In a previous chapter, I outlined a more ephemeral argument against paid media from a strategic perspective. You can break it down to two core components, namely, tactics over strategy and the disproportionate delivery against the traditional funnel in favor of awareness above all else.
What about the creative argument? Forget the medium; what about the message? Surely, it stands to reason that great advertising will always prevail and shine through, right? After all, the networks air The Year's Best Commercials and Best Commercials of All Time specials, don't they (no conflict of interest here)? The Super Bowl is all about the advertising, so says NBC's The Professionals, led by ex-ad man Donny Deutsch, who eagerly comments on the best and worst commercials like Joan Rivers does about Oscar fashion on the red carpet.

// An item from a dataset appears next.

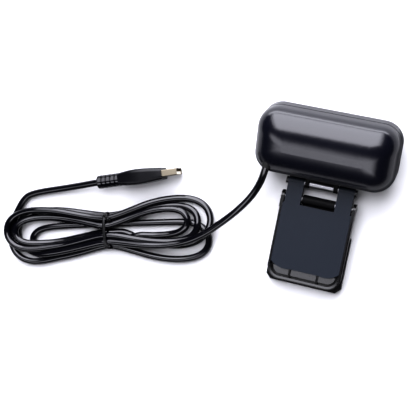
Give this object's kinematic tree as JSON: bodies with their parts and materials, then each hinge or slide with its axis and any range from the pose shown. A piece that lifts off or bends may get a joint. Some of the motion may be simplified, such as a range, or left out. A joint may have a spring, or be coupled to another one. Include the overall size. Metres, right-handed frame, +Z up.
{
  "type": "webcam with folding monitor clip",
  "caption": "Webcam head on a folding two-leg monitor clip, lying folded on a table, with its cable wound in a tied hank and ending in a USB type A plug.",
  "frame": {"origin": "centre of the flat outer face of the front leg, on the table that the webcam lies on", "axes": "+X across the webcam, +Y from the folded clip towards the top of the head, +Z up, out of the table; the head lies almost face down, its lens looking down and forward"},
  "size_m": [0.2699, 0.1511, 0.0395],
  "materials": {
    "head_plastic": "satin black moulded ABS, polished smooth",
    "window_plastic": "gloss black acrylic",
    "ring_metal": "bright turned ring",
    "lens_black": "matte black",
    "lens_glass": "coated optical glass",
    "filter_glass": "tinted filter glass",
    "chip_black": "moulded chip packages",
    "board_green": "green solder mask",
    "connector_cream": "cream nylon",
    "light_clear": "clear moulded acrylic",
    "soft_rubber": "soft black rubber",
    "screw_steel": "zinc plated steel",
    "pin_steel": "ground steel",
    "clip_black": "polished black moulded plastic",
    "leg_black": "matt black moulded plastic",
    "clip_slate": "smooth dark blue-grey moulded plastic",
    "cable_jacket": "glossy black PVC jacket",
    "tie_plastic": "black plastic-coated tie",
    "plug_plastic": "satin black moulded PVC",
    "plug_metal": "nickel plated steel",
    "contact_gold": "gold plated contacts"
  },
  "bodies": {
    "head": {"board_components": "chip_black", "board_screws": "screw_steel", "cable_connector": "connector_cream", "cable_gland": "soft_rubber", "cable_header": "connector_cream", "cable_tie": "tie_plastic", "case_screws": "screw_steel", "cord_hank": "cable_jacket", "cord_lead": "cable_jacket", "cord_tail": "cable_jacket", "front_shell": "head_plastic", "front_window": "window_plastic", "image_sensor": "chip_black", "infrared_filter": "filter_glass", "inner_lead": "cable_jacket", "lens_barrel": "lens_black", "lens_cover_glass": "lens_glass", "lens_elements": "lens_glass", "lens_holder": "lens_black", "lens_ring": "ring_metal", "light_pipe": "light_clear", "main_board": "board_green", "microphone": "ring_metal", "microphone_gasket": "soft_rubber", "neck_block": "leg_black", "neck_screws": "screw_steel", "plug_contacts": "contact_gold", "plug_grip": "plug_plastic", "plug_shell": "plug_metal", "plug_strain_relief": "cable_jacket", "plug_tongue": "connector_cream", "rear_shell": "head_plastic", "status_light": "light_clear"},
    "rear_leg": {"tilt_pin": "pin_steel", "hinge_sleeve": "pin_steel", "pin_caps": "clip_black", "friction_washers": "pin_steel", "leg_cover": "clip_slate", "rear_leg_tray": "clip_black", "rear_leg_pad": "soft_rubber", "leg_screws": "screw_steel", "jaw_pin": "pin_steel", "jaw_washers": "pin_steel"},
    "front_leg": {"front_leg": "leg_black", "front_leg_pad": "soft_rubber"}
  },
  "joints": [
    {"name": "head_tilt", "type": "hinge", "parent": "head", "child": "rear_leg", "pos_m": [0, 0.046, 0.0086], "axis": [1, 0, 0], "range_deg": [-25, 55]},
    {"name": "jaw_open", "type": "hinge", "parent": "rear_leg", "child": "front_leg", "pos_m": [0, 0.035, 0.007], "axis": [1, 0, 0], "range_deg": [0, 100]}
  ]
}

We all talk about the VW commercial from Super Bowl 2012 where a small boy dressed as Darth Vader uses the force to start his dad's VW (actually, he used the remote starter, which apparently is an important selling point for fathers who have sons who want to be Darth Vader when they grow up). So how many VWs sold that year? And assuming you even recall the ad was for VW, do you remember which model? (Crickets. . .)
“Advertising is a tax paid for being unremarkable.*” If that is true, then this tax is rising fast, which is good news for the government—not to mention production companies, media sellers, and agencies—but bad news for you.